Dal Colle later opened the scoring on a breakaway, but the Battalion were buoyed by the break. Goodrow (2G-2A, +2) factored into goals 28 seconds apart late in the first that put North Bay ahead to stay.

Oshawa's pushback was sporadic, as it mustered only 18 official shots on goal.

"It's not what we expected," Generals coach D.J. Smith said. "We thought maybe Game 2 would be our best game. Losing that game hurt. We didn't feel too bad coming in here. We would have liked to get tonight. We knew we had to get one here. There are probably some guys who are a little bit shocked, but ultimately we just have to win one hockey game and take care of home ice and get it back here for Game 6.

"There's battle there for sure. I don't think it ever goes through anyone's head that we're done ... At 3-0, everyone is expecting North Bay to put us away. The chance of coming back, if you can win one, the other team starts to get a little bit nervous and maybe you get a little bit of puck luck going your way."

In the first round, North Bay was 20 minutes away from being eliminated on home ice in Game 5 vs. the Niagara IceDogs. Since that point, counting the third-period turnaround, it's 10-2 and is one win from going to the OHL final in its first season in the north. Their confidence appears to be contagious.

"All playoff long, all season long our crowd has been our seventh man," overage wing Ben Thomson said. "A lot of these guys haven't played in front of a crowd like this and I can tell from experience [with the Kitchener Rangers] that it's a boost. Tonight was incredible. We feed off that and we enjoy that.

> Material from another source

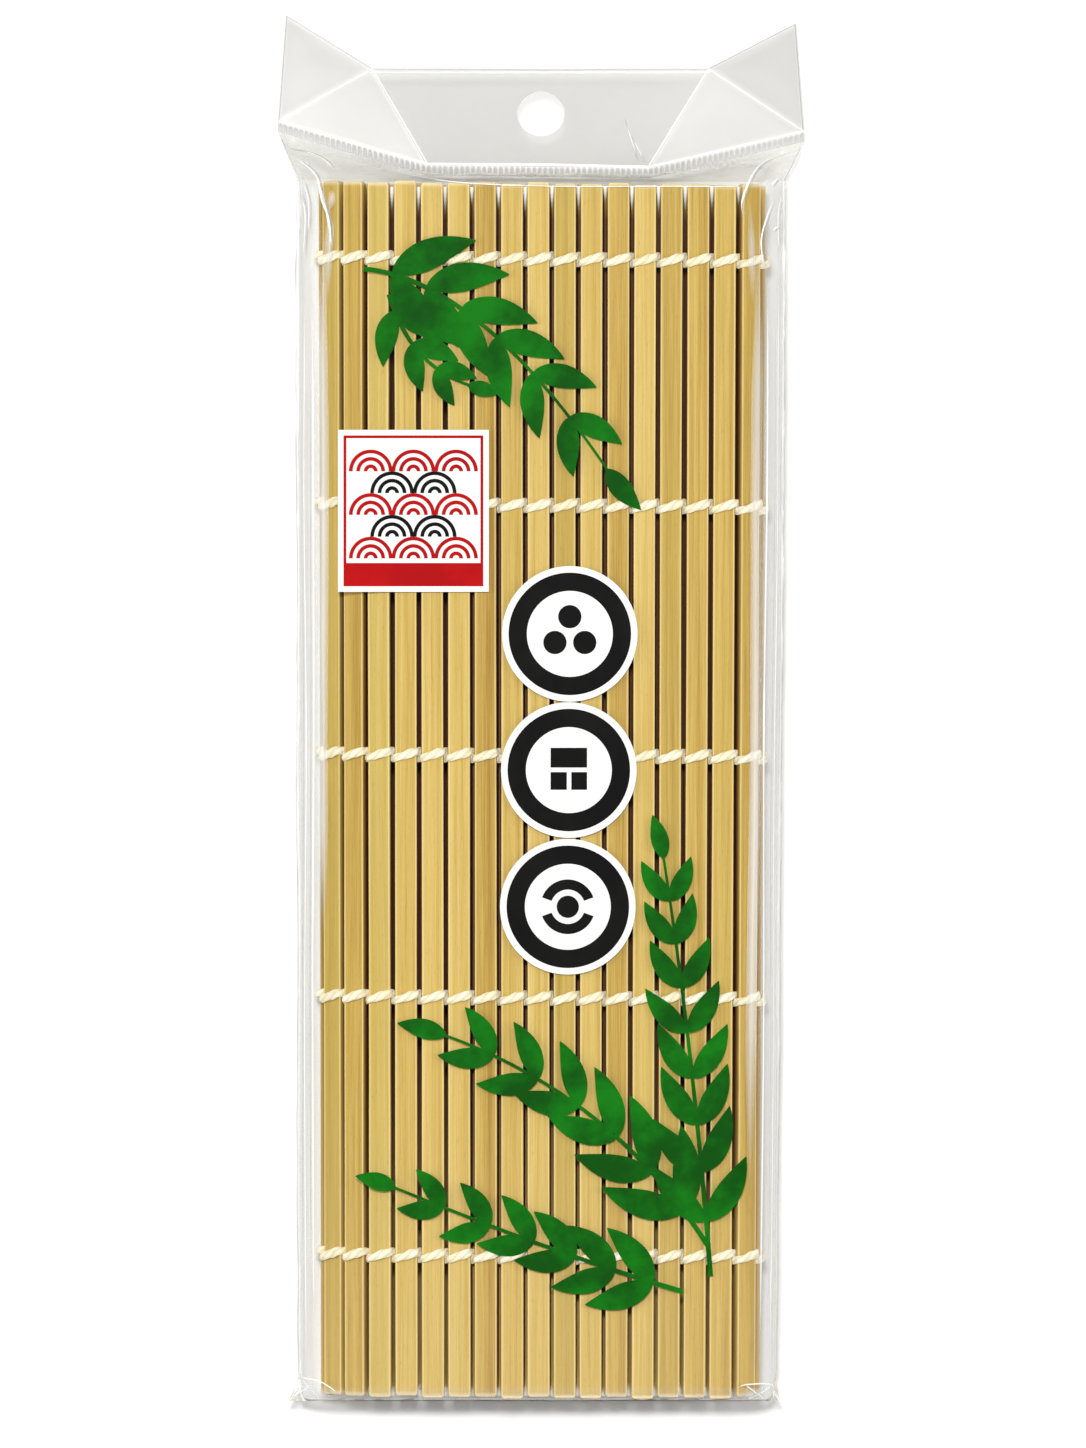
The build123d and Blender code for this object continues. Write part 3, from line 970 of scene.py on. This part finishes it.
def make_seal():
    """The crimped seal: fine ribs along a strip, with painted highlights on the rib crests and along its
    upper rim.
    """
    film = Film()
    length = sum((b - a).length for a, b in zip(seal_tops, seal_tops[1:]))
    count = round(length / rib_pitch) * rib_steps
    for row in range(seal_rows):
        down = row / (seal_rows - 1)
        fade = smooth(min(down, 1 - down), 0.0, 0.2)
        for index in range(count + 1):
            top = along_line(seal_tops, index / count)
            wave = math.cos(2 * math.pi * index / rib_steps)
            point = top - up_header * (seal_height * down)
            point += out_of_header * (rib_depth / 2 * wave * fade)
            # Painted highlights on the rib crests, weaker towards the slanted ends; the haze is lower
            # towards the left
            rib_highlight_share = 1 - 0.55 * smooth(abs(top.x), 26, 50)
            rib_highlight_share *= 0.8 + 0.4 * wander(top.x * 0.35, down * 2.0, 6.0)
            dull = 0.2 * smooth(-top.x, 26, 40)
            crease = 0.6 * (1 - smooth(down, 0.0, 0.22)) + 0.5 * max(0, wave) * fade * rib_highlight_share
            film.put(point, 0.5 - dull + 0.16 * wave * fade * rib_highlight_share, crease)
    film.faces = grid_faces(seal_rows, count + 1)
    film.piece("seal_ribs", header_film, "header", "header_film", ["seal_band"])


def line_distance(point, a, b):
    """How far a point is from the line between a and b."""
    share = (point - a).dot(b - a) / (b - a).length_squared
    return (point - (a + (b - a) * min(1, max(0, share)))).length


def facet_point(point, normal, rims, seed):
    """A point of a facet, lifted a little where the film is loose, and its way to the rim."""
    rim = min(line_distance(point, a, b) for a, b in rims)
    loose = smooth(rim, 0.0, 5.0)
    return point + normal * (0.35 * loose * wander(point.x * 0.07, point.y * 0.1, seed)), rim


class Facets(Film):
    """The header's facets."""

    def add(self, point, normal, rims, look, shade=0.0):
        """Adds a point; look is haze, painted lightness at the foot and at the top, and a seed; shade is
        painted shade, stronger towards the top.
        """
        haze, pale_foot, pale_top, seed = look
        place, rim = facet_point(point, normal, rims, seed)
        up = smooth(point.y, min(a.y for a, b in rims), max(a.y for a, b in rims))
        pale = pale_foot + (pale_top - pale_foot) * up
        # Painted highlight along the facet's rims
        crease = 0.25 * math.exp(-((rim / 0.5) ** 2))
        self.put(place, haze, crease, shade * (0.7 + 0.3 * up), pale)

    def patch(self, corners, look, shade):
        """A three-cornered facet."""
        a, b, c = corners
        normal = (b - a).cross(c - a).normalized()
        rims = [(a, b), (b, c), (c, a)]
        first, rows, columns = len(self.points), 36, 56
        for row in range(rows + 1):
            for column in range(columns + 1):
                foot = a.lerp(b, column / columns)
                self.add(foot.lerp(c, row / rows), normal, rims, look, shade)
        self.faces += grid_faces(rows + 1, columns + 1, first=first)

    def panel(self, corners, hole, look):
        """The middle panel, in rings from the hang hole out to its rim."""
        normal = (corners[1] - corners[0]).cross(corners[3] - corners[0]).normalized()
        rims = list(zip(corners, corners[1:] + corners[:1]))
        across = (corners[1] - corners[0]).normalized()
        upward = normal.cross(across)
        angles = [2 * math.pi * step / 160 for step in range(160)]
        for corner in corners:
            ray = corner - hole
            angles.append(math.atan2(ray.dot(upward), ray.dot(across)) % (2 * math.pi))
        angles.sort()
        rings, first = 34, len(self.points)
        for ring in range(rings + 1):
            for angle in angles:
                ray = across * math.cos(angle) + upward * math.sin(angle)
                far = min(t for t in (ray_reach(hole, ray, normal, a, b) for a, b in rims) if t > 0)
                reach = hole_radius + (far - hole_radius) * (ring / rings) ** 1.2
                self.add(hole + ray * reach, normal, rims, look)
                # Painted highlight round the hang hole's rim
                self.marks["crease"][-1] = 0.5 if ring == 0 else 0.0
        self.faces += grid_faces(rings + 1, len(angles), closed=True, first=first)


def ray_reach(start, ray, normal, a, b):
    """How far a ray in a facet's plane goes before it meets the line through a and b."""
    outward = (b - a).cross(normal)
    slant = ray.dot(outward)
    return (a - start).dot(outward) / slant if slant > 0.0001 else 9999.0


def make_header():
    """The flat panel with its hang hole, and the two folded ears."""
    outer_left, inner_left, inner_right, outer_right = header_foot
    facets = Facets()
    panel = [inner_left, inner_right, crease_top_right, crease_top_left]
    # Each facet gets its own painted lightness, and the ears painted shade, standing in for how the
    # light falls on each tilted facet
    facets.panel(panel, on_header(0, hole_height), (0.47, 0.1, 0.1, 1.0))
    facets.patch([outer_left, inner_left, crease_top_left], (0.8, 0.85, 0.5, 2.0), 0.0)
    facets.patch([inner_right, outer_right, crease_top_right], (0.8, 0.6, 0.3, 3.0), 0.0)
    facets.patch([outer_left, crease_top_left, tip_left], (0.7, 0.15, 0.15, 4.0), 0.36)
    facets.patch([crease_top_right, outer_right, tip_right], (0.72, 0.15, 0.1, 5.0), 0.38)
    facets.piece("header_fold", header_film, "header", "header_film", ["header"])


class Lines(Film):
    """Fine raised lines in the film, as narrow ribbons that carry painted highlights of folds and glints
    and painted dark lines at rims.
    """

    def add(
        self, line, width, haze=0.9, crease=0.0, shade=0.0, fade=0.0, ups=None, open_start=False
    ):
        """A ribbon along points; fade is the share of its length that tapers at each end."""
        first = len(self.points)
        count = len(line)
        for index, point in enumerate(line):
            forward = (line[min(index + 1, count - 1)] - line[max(index - 1, 0)]).normalized()
            up = ups[index] if ups else Vector((0, 0, 1))
            across = forward.cross(up).normalized()
            share = index / (count - 1)
            nearest = 1 - share if open_start else min(share, 1 - share)
            strength = smooth(nearest, 0.0, fade) if fade else 1.0
            for side in (-1, 0, 1):
                reach = width / 2 * side * (0.3 + 0.7 * strength)
                body = strength * (1.0 if side == 0 else 0.35)
                place = point + across * reach + up * (0.03 * (1 - abs(side)))
                self.put(place, haze * body, crease * body, shade)
        self.faces += grid_faces(count, 3, first=first)


def between(a, b, count=24):
    """Points along a straight line."""
    return [a.lerp(b, step / count) for step in range(count + 1)]


def inward(point):
    """A small step from the header's rim towards its middle."""
    return (on_header(0, hole_height) - point).normalized() * 0.3


def make_header_lines():
    """Painted highlights along the folds between the facets and painted dark lines round the header's
    rims.
    """
    outer_left, inner_left, inner_right, outer_right = header_foot
    lift = Vector((0, 0, 0.12))
    lines = Lines()

    def rim_line(ends, width, **look):
        """A line just inside the header's rim."""
        lines.add([p + lift + inward(p) for p in between(*ends)], width, **look)

    # Painted highlights along the folds between the facets and along the header's foot
    for ends in (
        (inner_left, crease_top_left),
        (inner_right, crease_top_right),
        (outer_left, crease_top_left),
        (outer_right, crease_top_right),
    ):
        rim_line(ends, 0.42, crease=1.0)
    for ends in zip(header_foot, header_foot[1:]):
        rim_line(ends, 0.5, crease=1.0)
    # A softer painted highlight just under the top fold
    drop = Vector((0, -0.8, 0))
    lines.add([p + lift + drop for p in between(crease_top_left, crease_top_right)], 0.4, crease=0.5)
    # Painted dark lines just inside the header's rims
    for ends in (
        (crease_top_left, crease_top_right),
        (crease_top_left, tip_left),
        (tip_left, outer_left),
        (crease_top_right, tip_right),
        (tip_right, outer_right),
    ):
        rim_line(ends, 0.2, shade=0.8)
    # Painted highlights of a fold near the left ear and of two on the panel's right
    drawn = Vector((1.1, -0.6, 0))
    lines.add([p + lift + drawn for p in between(outer_left, tip_left)], 0.25, crease=0.7, fade=0.2)
    for start, finish in (((19.2, 124.6), (16.6, 132.8)), ((20.6, 124.4), (17.9, 129.4))):
        a, b = (on_header(x, y - seal_y) for x, y in (start, finish))
        lines.add([p + lift for p in between(a, b)], 0.3, crease=0.7, fade=0.4)
    lines.piece("header_lines", header_film, "header", "header_film")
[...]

"Everyone has banded together," Thomson added. "We just need to force their hand a bit to finish it off."

In the first round, Oshawa's rival, the Peterborough Petes, beat Kingston to become the fourth OHL team to win a series after falling behind 3-0.

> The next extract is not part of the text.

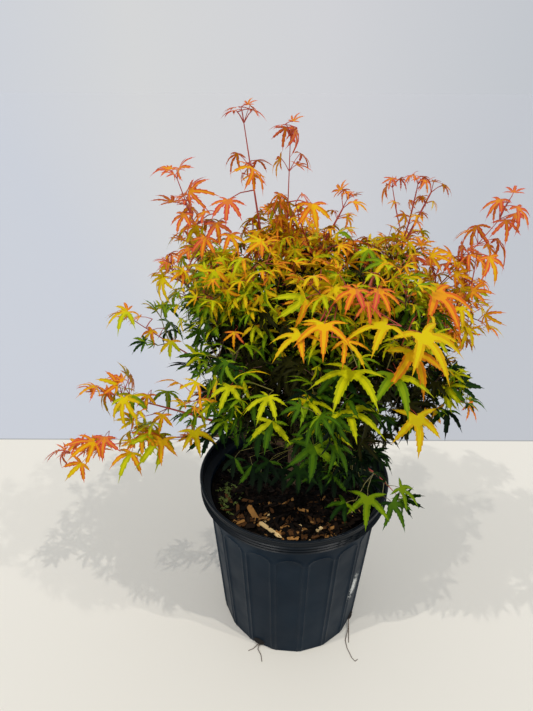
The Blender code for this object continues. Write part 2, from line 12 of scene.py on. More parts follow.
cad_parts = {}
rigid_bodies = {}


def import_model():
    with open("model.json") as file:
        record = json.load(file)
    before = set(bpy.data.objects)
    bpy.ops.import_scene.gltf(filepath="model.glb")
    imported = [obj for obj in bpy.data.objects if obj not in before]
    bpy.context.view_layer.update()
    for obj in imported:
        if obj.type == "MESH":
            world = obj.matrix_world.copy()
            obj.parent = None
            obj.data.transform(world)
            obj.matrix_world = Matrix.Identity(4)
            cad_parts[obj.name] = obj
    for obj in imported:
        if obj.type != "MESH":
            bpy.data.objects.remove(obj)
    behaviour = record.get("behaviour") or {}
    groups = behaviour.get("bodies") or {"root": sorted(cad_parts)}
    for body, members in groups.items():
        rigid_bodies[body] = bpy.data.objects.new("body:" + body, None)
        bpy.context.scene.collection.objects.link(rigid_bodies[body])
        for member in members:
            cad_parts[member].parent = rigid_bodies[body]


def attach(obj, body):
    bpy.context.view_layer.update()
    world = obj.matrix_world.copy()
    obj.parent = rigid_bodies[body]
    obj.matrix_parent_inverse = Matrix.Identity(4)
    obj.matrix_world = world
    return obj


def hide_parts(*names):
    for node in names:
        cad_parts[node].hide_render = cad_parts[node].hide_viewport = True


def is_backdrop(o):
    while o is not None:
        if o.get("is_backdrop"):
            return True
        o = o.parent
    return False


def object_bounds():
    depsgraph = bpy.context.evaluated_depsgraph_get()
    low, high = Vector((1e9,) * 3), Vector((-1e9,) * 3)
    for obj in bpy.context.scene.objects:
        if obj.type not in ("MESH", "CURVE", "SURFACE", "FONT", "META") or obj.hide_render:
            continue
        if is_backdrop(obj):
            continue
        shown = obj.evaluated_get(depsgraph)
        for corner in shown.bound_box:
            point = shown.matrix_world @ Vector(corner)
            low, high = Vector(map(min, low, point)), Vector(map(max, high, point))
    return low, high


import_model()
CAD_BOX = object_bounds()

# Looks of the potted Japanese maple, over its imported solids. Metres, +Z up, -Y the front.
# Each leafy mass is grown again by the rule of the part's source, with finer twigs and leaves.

UP = Vector((0, 0, 1))
FULL_TURN = 2 * math.pi

# ---------------------------------------------------------------- sizes shared with the solids
POT_HEIGHT = 0.255
LIP_RADIUS = 0.132
LIP_HEIGHT = 0.0235
LIP_ROLL = 0.004
BODY_TOP_RADIUS = 0.1205
BASE_RADIUS = 0.1045
WALL = 0.0022
FLOOR = 0.0030
DRAIN_COUNT = 4
DRAIN_AZIMUTH = math.radians(-118)
DRAIN_WIDTH = 0.016
DRAIN_HEIGHT = 0.010
SOIL_TOP = 0.228

TRUNK_FOOT = Vector((0.002, 0.012, 0.2283))
TRUNK_TOP = Vector((-0.006, 0.020, 0.335))
TRUNK_BOW = Vector((0.005, -0.002, 0.0))
TRUNK_RADIUS = 0.0098
TRUNK_TOP_RADIUS = 0.0074
FLARE_RADIUS = 0.0075
FLARE_HEIGHT = 0.011
BOUGH_ROOT_RADIUS = 0.0054
BRANCH_ROOT_RADIUS = 0.0036
TAPER_PER_METRE = 0.0085
THINNEST_BOUGH = 0.0019
STEM_TIP_RADIUS = 0.0011
# How much finer a limb is seen than it is in the solid, and from what part of its bough on.
THINNING = 0.25
SLENDER_THINNING = 0.55
THINNING_FROM = 0.375

TWIG_SPREAD = math.radians(58)
TWIG_LIFT = 0.22
TWIG_REACH = 0.78
TIP_SHARE = 0.55
LEAF_LENGTH = 0.043
PETIOLE_LENGTH = 0.024
SPACE_GIVE = 0.28
POT_CLEARANCE = 0.006
SEED = 7

# One row for each leafy mass and its bough. The columns up to `leaf` are as in the part's source.
# heat is how red the mass is on the whole, from 0 for deep green to 1 for rose, spikes is how many
# slender shoots stand out of its top, and fullness scales the usual length of its twigs.
COLUMNS = "name parent fork azimuth reach height bow share spread leaf heat spikes fullness"
Mass = namedtuple("Mass", COLUMNS, defaults=(0, 1))
MASSES = [
    Mass("leader_left", "trunk", 1.00, 170, 0.064, 0.700, -0.01, 0.58, 0.046, 0.80, 0.80),
    Mass("leader_mid", "leader_left", 0.40, 145, 0.018, 0.688, -0.02, 0.62, 0.044, 0.80, 0.86),
    Mass("crown_top", "leader_left", 0.75, 12, 0.046, 0.615, -0.02, 0.35, 0.092, 0.95, 0.72, 5, 0.9),
    Mass("upper_left", "trunk", 0.86, 176, 0.136, 0.645, -0.05, 0.52, 0.072, 0.90, 0.74),
    Mass("left_fan", "upper_left", 0.60, 192, 0.135, 0.545, 0.00, 0.30, 0.088, 0.95, 0.90, 3, 0.52),
    Mass("arm_high", "upper_left", 0.30, 181, 0.200, 0.486, -0.01, 0.50, 0.055, 0.90, 0.58),
    Mass("right_top", "trunk", 0.90, 4, 0.140, 0.632, -0.04, 0.50, 0.080, 0.95, 0.72, 4, 0.8),
    Mass("right_far", "right_top", 0.55, 6, 0.228, 0.600, -0.04, 0.46, 0.070, 0.90, 0.86),
    Mass("right_side", "right_top", 0.32, -4, 0.195, 0.505, 0.03, 0.45, 0.086, 1.00, 0.74, 3, 0.78),
    Mass("front_right", "trunk", 0.76, -40, 0.145, 0.530, 0.00, 0.52, 0.090, 1.00, 0.50),
    Mass("front_mid", "front_right", 0.50, -76, 0.118, 0.555, 0.00, 0.48, 0.090, 1.00, 0.54),
    Mass("heart_front", "leader_left", 0.30, -82, 0.050, 0.520, 0.00, 0.20, 0.115, 1.00, 0.50),
    Mass("heart_left", "leader_left", 0.50, 205, 0.082, 0.555, -0.01, 0.32, 0.110, 0.95, 0.74, 2, 1.05),
    Mass("heart_right", "right_top", 0.30, -16, 0.090, 0.550, -0.02, 0.30, 0.110, 0.95, 0.64, 2),
    Mass("front", "trunk", 0.60, -80, 0.150, 0.470, 0.03, 0.50, 0.090, 1.10, 0.28),
    Mass("front_left", "front", 0.45, -128, 0.128, 0.455, 0.02, 0.35, 0.088, 0.95, 0.60, 0, 1.1),
    Mass("front_low", "trunk", 0.40, -62, 0.125, 0.375, 0.03, 0.45, 0.080, 1.00, 0.27),
    Mass("right_low", "trunk", 0.54, -10, 0.185, 0.415, 0.04, 0.48, 0.088, 1.05, 0.46),
    Mass("rim_sprig", "trunk", 0.28, -28, 0.146, 0.270, 0.07, 0.62, 0.055, 0.95, 0.45),
    Mass("arm_mid", "trunk", 0.50, 184, 0.245, 0.392, 0.01, 0.46, 0.055, 0.90, 0.62),
    Mass("arm_low", "arm_mid", 0.40, 186, 0.298, 0.308, 0.02, 0.42, 0.052, 0.95, 0.70),
    Mass("back_mid", "trunk", 0.80, 92, 0.168, 0.570, -0.01, 0.50, 0.100, 1.10, 0.74, 4),
    Mass("back_left", "back_mid", 0.30, 134, 0.190, 0.515, 0.00, 0.45, 0.094, 1.10, 0.64, 3, 0.7),
    Mass("back_right", "back_mid", 0.45, 48, 0.195, 0.515, 0.02, 0.42, 0.094, 1.10, 0.60, 3, 0.8),
    Mass("back_low_left", "trunk", 0.46, 122, 0.175, 0.385, 0.03, 0.45, 0.090, 1.15, 0.44, 0, 0.7),
    Mass("back_low_right", "trunk", 0.34, 58, 0.178, 0.390, 0.03, 0.45, 0.090, 1.15, 0.46, 0, 0.8),
]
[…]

"No one expected Peterborough to come back against a high-flying Kingston team," Dal Colle said. "As funny as it sounds, we're going to have to look to them for inspiration. It's been done before. We gotta do what we gotta do."

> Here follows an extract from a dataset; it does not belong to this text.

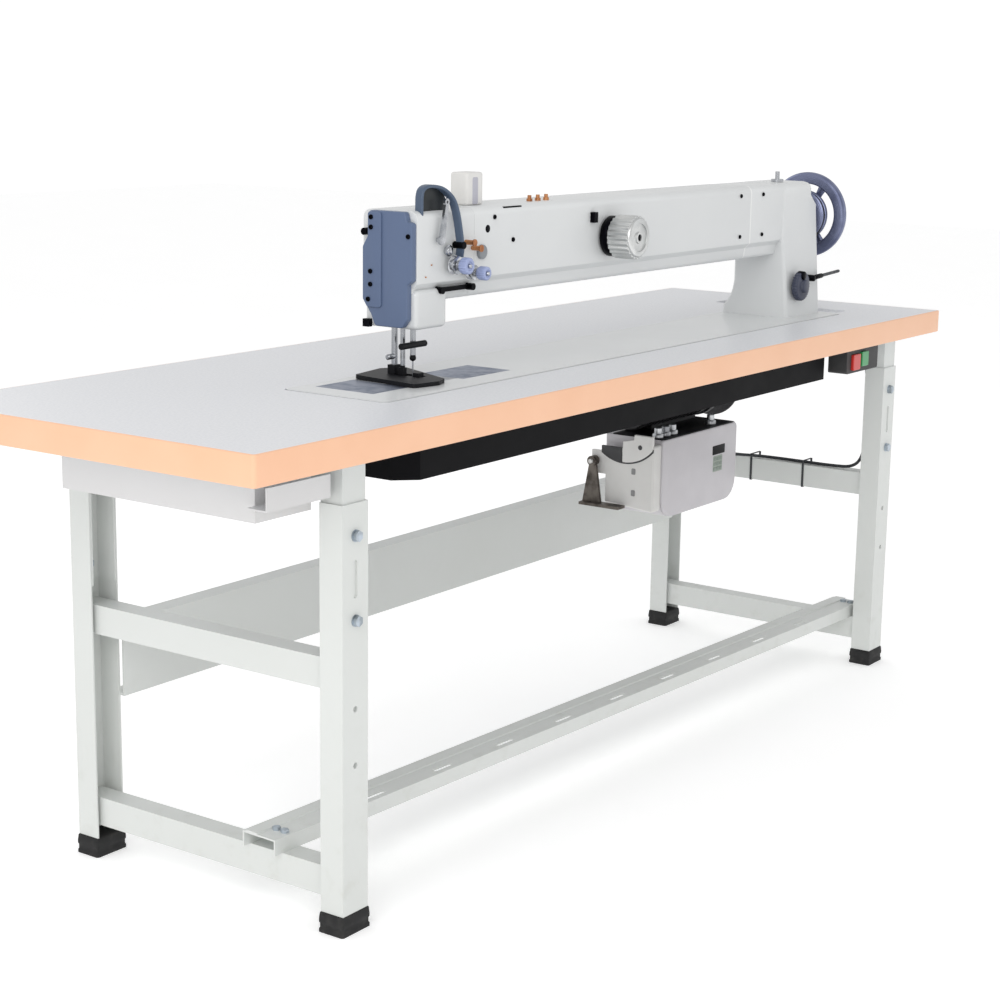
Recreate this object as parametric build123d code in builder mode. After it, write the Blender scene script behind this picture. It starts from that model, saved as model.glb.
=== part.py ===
from build123d import *
import os
from math import atan2, cos, degrees, hypot, radians, sin, tan

os.makedirs("parts", exist_ok=True)

# Long-arm walking-foot sewing machine on a steel stand, in millimetres.
# +X runs from the needle to the handwheel, -Y is the operator's side, +Z is up.
# The origin is on the floor under the middle of the table top.

# Table
TABLE_LENGTH = 1915.0
TABLE_DEPTH = 588.0
TABLE_TOP = 680.0
TABLE_THICKNESS = 40.0
TABLE_UNDER = TABLE_TOP - TABLE_THICKNESS
BAND_THICKNESS = 2.5
BAND_CORNER = 6.0

# Stand
LEG_X = {"left": -714.0, "right": 862.0}
LEG_FACE = {"front": (-242.0, 1), "rear": (251.0, -1)}
LEG_WIDTH = 51.0
LEG_DEPTH = 38.0
LEG_WALL = 2.5
LEG_TOP = 577.0
FOOT_HEIGHT = 28.0
POST_BOTTOM = 400.0
POST_PLAY = 0.3
BOLT_HEIGHTS = (424.0, 535.0)
SPARE_HOLES = (230.0, 306.0)
SLOT_HEIGHT = 478.0
RAIL_WIDTH = 34.0
RAIL_HEIGHT = 42.0
MID_RAIL = 330.0
LOWER_RAIL = 46.0
TOP_BAR_HEIGHT = 35.0
BEAM = (230.0, 340.0)
FOOT_BAR_ENDS = ((-744.0, -100.0), (884.0, -168.0))
FOOT_BAR_WIDTH = 60.0
FOOT_BAR_HEIGHT = 22.0

# Machine head
BED_X = (-575.0, 770.0)
BED_Y = (-178.0, 0.0)
BED_TOP = 681.0
HEAD_FRONT = -120.0
HEAD_BACK = -25.0
ARM_TOP = 921.0
ARM_UNDER = 793.0
COLUMN_LEFT = 635.0
JOINT_X = 520.0
HEAD_RIGHT = -300.0
HEAD_LEFT = -433.0
HEAD_BOTTOM = 757.0
WALL = 7.0
SHAFT_Y = -75.0
SHAFT_Z = 855.0
SHAFT_R = 9.0
HOOK_Y = -84.0
HOOK_Z = 655.0
NEEDLE_X = -395.0
NEEDLE_Y = -84.0
RUN_GAP = 0.3

# Drive
MOTOR_Y = 95.0
MOTOR_Z = 525.0
MOTOR_R = 52.0
BELT_X = 804.0
BELT_WIDTH = 8.0
BOX_X = (430.0, 700.0)
BOX_Y = (-10.0, 110.0)
BOX_Z = (325.0, 469.0)


def span_box(x, y, z, mode=Mode.ADD):
    """Box between three pairs of limits."""
    with Locations(((x[0] + x[1]) / 2, (y[0] + y[1]) / 2, (z[0] + z[1]) / 2)):
        Box(abs(x[1] - x[0]), abs(y[1] - y[0]), abs(z[1] - z[0]), mode=mode)


def rod(start, direction, radius, length, mode=Mode.ADD):
    """Cylinder from a start point along a direction."""
    with Locations(Plane(start, z_dir=direction)):
        Cylinder(radius, length, align=(Align.CENTER, Align.CENTER, Align.MIN), mode=mode)


def save(piece, name):
    """Label a finished piece and write its file."""
    piece.part.label = name
    export_step(piece.part, f"parts/{name}.step")


# ---------------------------------------------------------------- stand

# Outer legs: folded channels, web outwards, with bolt holes and an adjusting slot.
for side, leg_x in LEG_X.items():
    for end, (face, inward) in LEG_FACE.items():
        with BuildPart() as leg:
            with BuildSketch(Plane.XY.offset(FOOT_HEIGHT)):
                with Locations((leg_x, face + inward * LEG_DEPTH / 2)):
                    Rectangle(LEG_WIDTH, LEG_DEPTH)
                with Locations((leg_x, face + inward * (LEG_DEPTH + LEG_WALL) / 2)):
                    Rectangle(LEG_WIDTH - 2 * LEG_WALL, LEG_DEPTH - LEG_WALL, mode=Mode.SUBTRACT)
            extrude(amount=LEG_TOP - FOOT_HEIGHT)
            with BuildSketch(Plane.XZ.offset(-face)):
                with Locations(*[(leg_x, height) for height in BOLT_HEIGHTS + SPARE_HOLES]):
                    Circle(4.3)
                with Locations((leg_x, SLOT_HEIGHT)):
                    SlotOverall(50, 8, rotation=90)
            extrude(amount=-inward * LEG_WALL, mode=Mode.SUBTRACT)
        save(leg, f"{end}_{side}_leg")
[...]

In 2010, Smith was an assistant coach in Windsor and Thomson was a Kitchener rookie when the Spitfires came back from 3-0 down to beat the Rangers in the third round. The Spitfires, though, were a powerhouse that arguably enjoyed the run of play in each of the first three games. In the present, what's relevant is that the Generals have not been able to contain the overage Goodrow, who has nine points in the series.

"It's got to be a five-man commitment to defence and you've got to make them play defence. He's a good player who finds way to get open," Smith said of containing Goodrow.

How could playing back-to-back help out the Troops? As it's been noted a million and one times, the Battalion has adapted from toiling in anonymity amid the suburban sprawl of Brampton to a fishbowl existence up in North Bay, one of the OHL's smallest markets with a population of 55,000.

Words probably cannot do justice to the brewing euphoria. The city lacked an OHL team for 12 seasons and the old Centennials' final years were mostly marked by mediocrity following their last J. Ross Robertson Cup title in 1994. The current team's run is a generational event. For the players, though, that adulation can be a double-edged sword, the dreaded distraction. Having to go right back to work, it would stand to reason, might work to North Bay's benefit.

"With leadership like Ben and Barclay Goodrow and Matt MacLeod and Marcus McIvor, their job is to make sure the guys are ready and realize we have a tough job ahead of us," Battalion coach Stan Butler said. "You look at Erie, they played a great game tonight and that series is 3-1 now.

"What I can do is control my emotions, and pass that on to the team," Butler added. "I can't be concerned about how people feel at Burger World or Average Joe's or Cecil's. I have to worry about our team. Oshawa is a great organization, D.J. Smith was coach of the year for a reason, Scott Laughton was captain of Team Canada and they get [defensive leader] Josh Brown back tomorrow [after the defenceman missed Tuesday's game with a one-game ban for slew-footing]. But we still have to go hard here to get that fourth one.

"This is a great hockey town. It deserves to have an OHL team and the people in town are showing it day in, day out. I know our players. The reason they want to keep going is because of our seventh man."